Recently I received a comment on my January 28, 2011 post, “The Challenge of Mindfulness,” that I felt expressed concerns perhaps on the minds of others, so I thought I’d answer it here:
Hello! Very recently have I began reading about mindfulness and meditation, and although without seeking professional opinion, I have already identified that should I enroll in a meditation course, I will be unable to focus. As I learn more from books and blogs (like this one) I tend to think that I have been living life mindlessly, doing things merely because it has been my routine for my whole life. I seriously am considering going into a meditation class, changing my perspective in life and being aware of myself and the life I am living. I have always had questioned whether I will be able to attain the state of “inner peace” by being mindful, but I guess I wouldn’t really know until I try. I do hope I will be able to be fully aware, “mindful” of myself. I just need to know the first step.
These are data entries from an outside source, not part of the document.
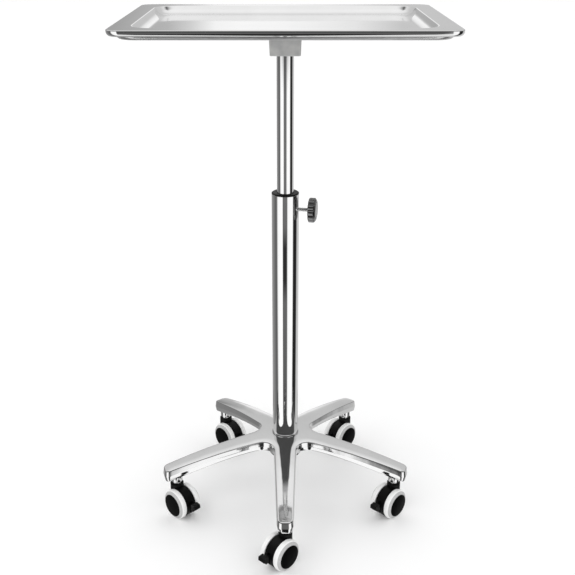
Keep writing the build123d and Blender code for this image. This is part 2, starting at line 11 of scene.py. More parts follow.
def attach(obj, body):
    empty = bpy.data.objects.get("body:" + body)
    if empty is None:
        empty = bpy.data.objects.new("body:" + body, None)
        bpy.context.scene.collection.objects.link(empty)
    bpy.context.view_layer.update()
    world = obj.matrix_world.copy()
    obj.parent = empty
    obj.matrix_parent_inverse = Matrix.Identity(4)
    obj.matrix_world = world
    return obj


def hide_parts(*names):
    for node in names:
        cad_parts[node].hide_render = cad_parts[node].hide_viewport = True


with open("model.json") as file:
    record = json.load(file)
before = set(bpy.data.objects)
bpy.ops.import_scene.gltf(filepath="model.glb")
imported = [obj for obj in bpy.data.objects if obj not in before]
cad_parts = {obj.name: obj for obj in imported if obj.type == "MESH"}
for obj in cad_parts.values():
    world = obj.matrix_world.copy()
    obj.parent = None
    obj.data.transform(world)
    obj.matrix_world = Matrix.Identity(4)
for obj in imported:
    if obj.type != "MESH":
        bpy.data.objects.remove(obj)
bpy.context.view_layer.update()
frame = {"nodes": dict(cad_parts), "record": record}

MM = 0.001

# The model's sizes, in millimetres.
TRAY_W, TRAY_D, RIM_Z = 455.0, 345.0, 800.0
LIP_H, FLANGE_W, WALL_RUN, BASIN_DEPTH, SHEET = 8.5, 26.5, 8.0, 11.5, 1.0
TRAY_CORNER_R, BASIN_CORNER_R = 18.0, 34.0
RING_INSET, RING_R, RING_BEND_R = 15.5, 6.35, 22.0
LIP_CURL_R, FLOOR_BEND_R = 6.0, 16.0
ROD_R, TUBE_R, TUBE_TOP_Z, TUBE_BOTTOM_Z = 12.7, 21.0, 538.5, 88.0
KNOB_AZ, KNOB_Z = -11.0, 514.0
TUBE_BORE_R = 19.5
ROD_BORE_R, ROD_BOTTOM_Z, ROD_TOP_Z = 10.7, 314.0, 777.0
BEAD_R, BEAD_LOW_Z, BEAD_HIGH_Z = 14.3, 343.0, 346.0
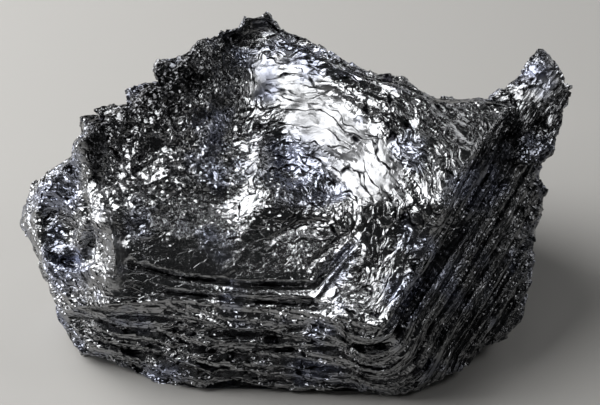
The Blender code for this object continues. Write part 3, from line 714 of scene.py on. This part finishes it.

As we fare along the path of mindfulness, we encounter obstacles. Many of these are self-made. They are inner hindrances. Meditation master Chih-i of the T’ien-t’ai school called them screens because they act as coverings that obscure our vision. One of the screens Chih-i advises us to remove is the screen of doubt. In Chih-kuan for Beginners, he says, “When doubt veils the mind, it is difficult to open any dharma doors.”
Perhaps the hardest doubt to remove is doubt about oneself. We might think that we are not capable of finding inner peace. Chih-i says, “When doubt such as this is at the forefront of one’s mind, the chih-kuan dharma door is closed, and therefore, realization is unobtainable.”
It’s only natural to have some doubts. It’s unwise to be over confident. Then, we may have other kinds of doubts, such as a doubt that we will ever climb Mt. Everest. That’s a perfectly reasonable because not many people do climb Mt. Everest. However, when we doubt our ability to achieve things that are definitely within our grasp, like finding more meaning and joy in our life, this is not reasonable. It’s the kind of doubt that locks the dharma door before we even have a chance to open it.
So we have to let doubt go. Release it.
And there are other screens we need to remove.
We need to let go of expectations. Some people start with a desire to attain enlightenment, to have grand realizations and so on. They set up expectations that become obstacles because they distract from the task at hand. The aim of mindfulness is not that complicated. We merely want to calm our mind and develop more awareness in the present moment. But it takes single-minded focus.
In letting go, we do not give up the intention to realize our expectation, rather we let go of our attachment to expectation. The idea is to transform expectation into aspiration.
We need to let go of fear. Some people feel conflicted about whether or not to take a meditation course because they fear that they might indoctrinated into something. They don’t want to sign up, join up, or anything else. They just want to find some peace of mind. But you don’t have to become a Buddhist to practice mindfulness.
The Buddha did not invent meditation. Yet, his meditation instructions are the first recorded in history. Most forms of meditation, Buddhist and otherwise, begin with the same step-by-step instructions the Buddha gave some 2500 years, and they focus on the same object of meditation he identified as the most effective, the breath. With this in mind, almost any meditation course that teaches you how to meditate while focusing on your breath will do. It doesn’t have to be Buddhist.
I don’t believe you can learn meditation completely on your own, over the Internet, or from a book or video. Meditation is far too subtle to grasp without some personal instruction. But if you take a secular meditation course and then you want to learn some of the underlying concepts and how Buddhism suggests we utilize this tool, you can always supplement your beginning practice with some reading. Two excellent books are The Miracle of Mindfulness by Thich Nhat Hanh and Mindfulness in Plain English by Bhante Henepola Gunaratana.
The list of thing we need to release goes on. Letting go helps us approach meditation with an open mind, with fewer hindrances to get in our way. Overcoming these three screens of doubt, expectation, and fear is the best first step.
Anyone, everyone, can find inner peace. It’s not an insurmountable goal. It’s not Mt. Everest. But whether you are climbing a mountain or ascending to the plateau of awakening, you must take steps to get there. The second step is just to do it, to practice, to meditate.
My own daily practice is very simple. Mindfulness and reciting the Heart Sutra. Often I will chant the Heart Sutra mantra for an extended period. I recently saw some discussion about this online. I don’t recall ever coming across any hard and fast rules about how one should chant the mantra. You can chant it once or twice at the end of the sutra or for an hour if you want. It’s up to you. In addition, you can chant the mantra by itself, at anytime. I also chant different mantras and use some other meditation techniques I am familiar with, but I always return to the basics. For silent meditation, that means mindfulness, counting or following the breath the way the Buddha taught.
We do not need to search for anything more. We only need to practice the simple exercises proposed by the Buddha . . .”
Thich Nhat Hanh
Thanks for your comment and I hope this helps.